What the task requires:
Output the lines that follow exactly as they are.

Provided material:
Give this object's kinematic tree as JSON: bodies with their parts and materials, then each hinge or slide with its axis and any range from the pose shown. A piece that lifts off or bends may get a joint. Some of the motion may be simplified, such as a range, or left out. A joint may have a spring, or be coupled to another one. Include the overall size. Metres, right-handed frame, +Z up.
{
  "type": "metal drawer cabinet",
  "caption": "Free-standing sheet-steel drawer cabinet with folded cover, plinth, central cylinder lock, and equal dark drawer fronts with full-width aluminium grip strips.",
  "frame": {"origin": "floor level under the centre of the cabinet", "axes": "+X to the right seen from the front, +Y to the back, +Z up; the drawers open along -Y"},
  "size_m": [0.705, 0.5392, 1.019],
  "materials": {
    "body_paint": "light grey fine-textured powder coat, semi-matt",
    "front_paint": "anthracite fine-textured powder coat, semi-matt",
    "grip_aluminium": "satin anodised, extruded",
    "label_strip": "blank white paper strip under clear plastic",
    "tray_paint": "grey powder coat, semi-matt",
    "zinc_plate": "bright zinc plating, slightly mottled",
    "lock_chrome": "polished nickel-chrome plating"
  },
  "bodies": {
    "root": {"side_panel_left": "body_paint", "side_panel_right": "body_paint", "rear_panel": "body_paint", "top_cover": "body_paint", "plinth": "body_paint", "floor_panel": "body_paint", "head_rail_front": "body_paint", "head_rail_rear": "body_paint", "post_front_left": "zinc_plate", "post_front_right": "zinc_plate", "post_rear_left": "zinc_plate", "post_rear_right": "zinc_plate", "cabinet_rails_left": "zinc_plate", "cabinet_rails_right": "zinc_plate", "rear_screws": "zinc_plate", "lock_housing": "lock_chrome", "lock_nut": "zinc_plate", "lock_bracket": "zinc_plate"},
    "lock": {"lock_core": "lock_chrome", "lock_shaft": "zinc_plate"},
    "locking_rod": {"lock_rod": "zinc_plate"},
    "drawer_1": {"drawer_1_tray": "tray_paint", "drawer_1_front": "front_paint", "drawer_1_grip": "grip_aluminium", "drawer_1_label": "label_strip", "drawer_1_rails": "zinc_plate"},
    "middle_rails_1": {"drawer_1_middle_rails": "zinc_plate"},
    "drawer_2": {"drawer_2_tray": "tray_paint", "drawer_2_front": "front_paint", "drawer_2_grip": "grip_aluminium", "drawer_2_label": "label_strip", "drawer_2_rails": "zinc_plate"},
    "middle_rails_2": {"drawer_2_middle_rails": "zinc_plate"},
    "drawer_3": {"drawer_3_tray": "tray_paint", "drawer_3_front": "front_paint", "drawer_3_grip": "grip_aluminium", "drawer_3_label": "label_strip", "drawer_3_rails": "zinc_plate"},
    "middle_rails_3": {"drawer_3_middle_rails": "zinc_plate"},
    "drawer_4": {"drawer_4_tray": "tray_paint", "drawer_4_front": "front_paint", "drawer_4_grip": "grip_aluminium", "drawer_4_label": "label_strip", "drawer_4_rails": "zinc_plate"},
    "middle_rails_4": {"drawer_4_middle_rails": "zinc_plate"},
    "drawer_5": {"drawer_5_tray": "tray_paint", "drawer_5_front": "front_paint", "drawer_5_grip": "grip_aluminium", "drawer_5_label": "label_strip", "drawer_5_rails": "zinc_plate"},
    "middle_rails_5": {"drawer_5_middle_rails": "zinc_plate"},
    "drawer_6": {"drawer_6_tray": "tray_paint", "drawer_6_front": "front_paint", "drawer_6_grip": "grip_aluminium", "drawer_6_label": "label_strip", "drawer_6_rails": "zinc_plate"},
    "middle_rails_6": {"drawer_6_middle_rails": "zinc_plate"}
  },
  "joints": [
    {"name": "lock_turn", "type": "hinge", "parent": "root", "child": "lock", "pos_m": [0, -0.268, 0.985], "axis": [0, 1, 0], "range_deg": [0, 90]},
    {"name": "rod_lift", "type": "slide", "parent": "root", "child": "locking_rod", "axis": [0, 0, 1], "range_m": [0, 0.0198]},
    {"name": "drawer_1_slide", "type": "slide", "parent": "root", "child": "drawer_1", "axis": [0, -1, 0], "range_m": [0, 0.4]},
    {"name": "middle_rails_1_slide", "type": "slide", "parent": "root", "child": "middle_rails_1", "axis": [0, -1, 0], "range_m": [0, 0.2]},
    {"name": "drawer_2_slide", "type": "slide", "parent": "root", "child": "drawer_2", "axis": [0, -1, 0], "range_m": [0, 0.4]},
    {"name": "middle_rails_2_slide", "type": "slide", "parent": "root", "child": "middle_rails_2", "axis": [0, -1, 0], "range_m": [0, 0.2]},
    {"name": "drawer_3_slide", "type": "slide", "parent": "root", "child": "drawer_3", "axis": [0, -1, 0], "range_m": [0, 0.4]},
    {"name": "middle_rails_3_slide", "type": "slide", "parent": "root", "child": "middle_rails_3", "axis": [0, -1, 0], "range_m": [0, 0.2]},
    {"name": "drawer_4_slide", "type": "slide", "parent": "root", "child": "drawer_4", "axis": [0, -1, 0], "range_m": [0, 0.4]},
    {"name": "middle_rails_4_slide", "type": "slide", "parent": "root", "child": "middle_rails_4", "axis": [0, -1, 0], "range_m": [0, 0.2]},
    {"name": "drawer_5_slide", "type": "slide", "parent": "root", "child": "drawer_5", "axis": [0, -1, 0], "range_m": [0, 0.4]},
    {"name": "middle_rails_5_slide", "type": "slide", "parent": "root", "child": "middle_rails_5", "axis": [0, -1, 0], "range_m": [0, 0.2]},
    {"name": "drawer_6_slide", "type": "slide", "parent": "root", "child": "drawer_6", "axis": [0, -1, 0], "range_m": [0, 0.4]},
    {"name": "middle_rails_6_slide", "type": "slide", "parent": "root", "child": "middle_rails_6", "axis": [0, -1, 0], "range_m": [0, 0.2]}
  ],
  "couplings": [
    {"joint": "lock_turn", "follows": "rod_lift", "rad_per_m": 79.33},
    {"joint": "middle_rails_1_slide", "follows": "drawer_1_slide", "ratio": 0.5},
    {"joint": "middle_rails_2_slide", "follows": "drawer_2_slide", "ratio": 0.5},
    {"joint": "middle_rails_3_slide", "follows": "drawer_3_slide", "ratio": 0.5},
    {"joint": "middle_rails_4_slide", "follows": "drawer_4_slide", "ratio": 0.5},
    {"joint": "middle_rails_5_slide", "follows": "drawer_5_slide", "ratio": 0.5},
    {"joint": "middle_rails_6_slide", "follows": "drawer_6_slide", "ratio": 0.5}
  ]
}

Task response:
Give this object's kinematic tree as JSON: bodies with their parts and materials, then each hinge or slide with its axis and any range from the pose shown. A piece that lifts off or bends may get a joint. Some of the motion may be simplified, such as a range, or left out. A joint may have a spring, or be coupled to another one. Include the overall size. Metres, right-handed frame, +Z up.
{
  "type": "metal drawer cabinet",
  "caption": "Free-standing sheet-steel drawer cabinet with folded cover, plinth, central cylinder lock, and equal dark drawer fronts with full-width aluminium grip strips.",
  "frame": {"origin": "floor level under the centre of the cabinet", "axes": "+X to the right seen from the front, +Y to the back, +Z up; the drawers open along -Y"},
  "size_m": [0.705, 0.5392, 1.019],
  "materials": {
    "body_paint": "light grey fine-textured powder coat, semi-matt",
    "front_paint": "anthracite fine-textured powder coat, semi-matt",
    "grip_aluminium": "satin anodised, extruded",
    "label_strip": "blank white paper strip under clear plastic",
    "tray_paint": "grey powder coat, semi-matt",
    "zinc_plate": "bright zinc plating, slightly mottled",
    "lock_chrome": "polished nickel-chrome plating"
  },
  "bodies": {
    "root": {"side_panel_left": "body_paint", "side_panel_right": "body_paint", "rear_panel": "body_paint", "top_cover": "body_paint", "plinth": "body_paint", "floor_panel": "body_paint", "head_rail_front": "body_paint", "head_rail_rear": "body_paint", "post_front_left": "zinc_plate", "post_front_right": "zinc_plate", "post_rear_left": "zinc_plate", "post_rear_right": "zinc_plate", "cabinet_rails_left": "zinc_plate", "cabinet_rails_right": "zinc_plate", "rear_screws": "zinc_plate", "lock_housing": "lock_chrome", "lock_nut": "zinc_plate", "lock_bracket": "zinc_plate"},
    "lock": {"lock_core": "lock_chrome", "lock_shaft": "zinc_plate"},
    "locking_rod": {"lock_rod": "zinc_plate"},
    "drawer_1": {"drawer_1_tray": "tray_paint", "drawer_1_front": "front_paint", "drawer_1_grip": "grip_aluminium", "drawer_1_label": "label_strip", "drawer_1_rails": "zinc_plate"},
    "middle_rails_1": {"drawer_1_middle_rails": "zinc_plate"},
    "drawer_2": {"drawer_2_tray": "tray_paint", "drawer_2_front": "front_paint", "drawer_2_grip": "grip_aluminium", "drawer_2_label": "label_strip", "drawer_2_rails": "zinc_plate"},
    "middle_rails_2": {"drawer_2_middle_rails": "zinc_plate"},
    "drawer_3": {"drawer_3_tray": "tray_paint", "drawer_3_front": "front_paint", "drawer_3_grip": "grip_aluminium", "drawer_3_label": "label_strip", "drawer_3_rails": "zinc_plate"},
    "middle_rails_3": {"drawer_3_middle_rails": "zinc_plate"},
    "drawer_4": {"drawer_4_tray": "tray_paint", "drawer_4_front": "front_paint", "drawer_4_grip": "grip_aluminium", "drawer_4_label": "label_strip", "drawer_4_rails": "zinc_plate"},
    "middle_rails_4": {"drawer_4_middle_rails": "zinc_plate"},
    "drawer_5": {"drawer_5_tray": "tray_paint", "drawer_5_front": "front_paint", "drawer_5_grip": "grip_aluminium", "drawer_5_label": "label_strip", "drawer_5_rails": "zinc_plate"},
    "middle_rails_5": {"drawer_5_middle_rails": "zinc_plate"},
    "drawer_6": {"drawer_6_tray": "tray_paint", "drawer_6_front": "front_paint", "drawer_6_grip": "grip_aluminium", "drawer_6_label": "label_strip", "drawer_6_rails": "zinc_plate"},
    "middle_rails_6": {"drawer_6_middle_rails": "zinc_plate"}
  },
  "joints": [
    {"name": "lock_turn", "type": "hinge", "parent": "root", "child": "lock", "pos_m": [0, -0.268, 0.985], "axis": [0, 1, 0], "range_deg": [0, 90]},
    {"name": "rod_lift", "type": "slide", "parent": "root", "child": "locking_rod", "axis": [0, 0, 1], "range_m": [0, 0.0198]},
    {"name": "drawer_1_slide", "type": "slide", "parent": "root", "child": "drawer_1", "axis": [0, -1, 0], "range_m": [0, 0.4]},
    {"name": "middle_rails_1_slide", "type": "slide", "parent": "root", "child": "middle_rails_1", "axis": [0, -1, 0], "range_m": [0, 0.2]},
    {"name": "drawer_2_slide", "type": "slide", "parent": "root", "child": "drawer_2", "axis": [0, -1, 0], "range_m": [0, 0.4]},
    {"name": "middle_rails_2_slide", "type": "slide", "parent": "root", "child": "middle_rails_2", "axis": [0, -1, 0], "range_m": [0, 0.2]},
    {"name": "drawer_3_slide", "type": "slide", "parent": "root", "child": "drawer_3", "axis": [0, -1, 0], "range_m": [0, 0.4]},
    {"name": "middle_rails_3_slide", "type": "slide", "parent": "root", "child": "middle_rails_3", "axis": [0, -1, 0], "range_m": [0, 0.2]},
    {"name": "drawer_4_slide", "type": "slide", "parent": "root", "child": "drawer_4", "axis": [0, -1, 0], "range_m": [0, 0.4]},
    {"name": "middle_rails_4_slide", "type": "slide", "parent": "root", "child": "middle_rails_4", "axis": [0, -1, 0], "range_m": [0, 0.2]},
    {"name": "drawer_5_slide", "type": "slide", "parent": "root", "child": "drawer_5", "axis": [0, -1, 0], "range_m": [0, 0.4]},
    {"name": "middle_rails_5_slide", "type": "slide", "parent": "root", "child": "middle_rails_5", "axis": [0, -1, 0], "range_m": [0, 0.2]},
    {"name": "drawer_6_slide", "type": "slide", "parent": "root", "child": "drawer_6", "axis": [0, -1, 0], "range_m": [0, 0.4]},
    {"name": "middle_rails_6_slide", "type": "slide", "parent": "root", "child": "middle_rails_6", "axis": [0, -1, 0], "range_m": [0, 0.2]}
  ],
  "couplings": [
    {"joint": "lock_turn", "follows": "rod_lift", "rad_per_m": 79.33},
    {"joint": "middle_rails_1_slide", "follows": "drawer_1_slide", "ratio": 0.5},
    {"joint": "middle_rails_2_slide", "follows": "drawer_2_slide", "ratio": 0.5},
    {"joint": "middle_rails_3_slide", "follows": "drawer_3_slide", "ratio": 0.5},
    {"joint": "middle_rails_4_slide", "follows": "drawer_4_slide", "ratio": 0.5},
    {"joint": "middle_rails_5_slide", "follows": "drawer_5_slide", "ratio": 0.5},
    {"joint": "middle_rails_6_slide", "follows": "drawer_6_slide", "ratio": 0.5}
  ]
}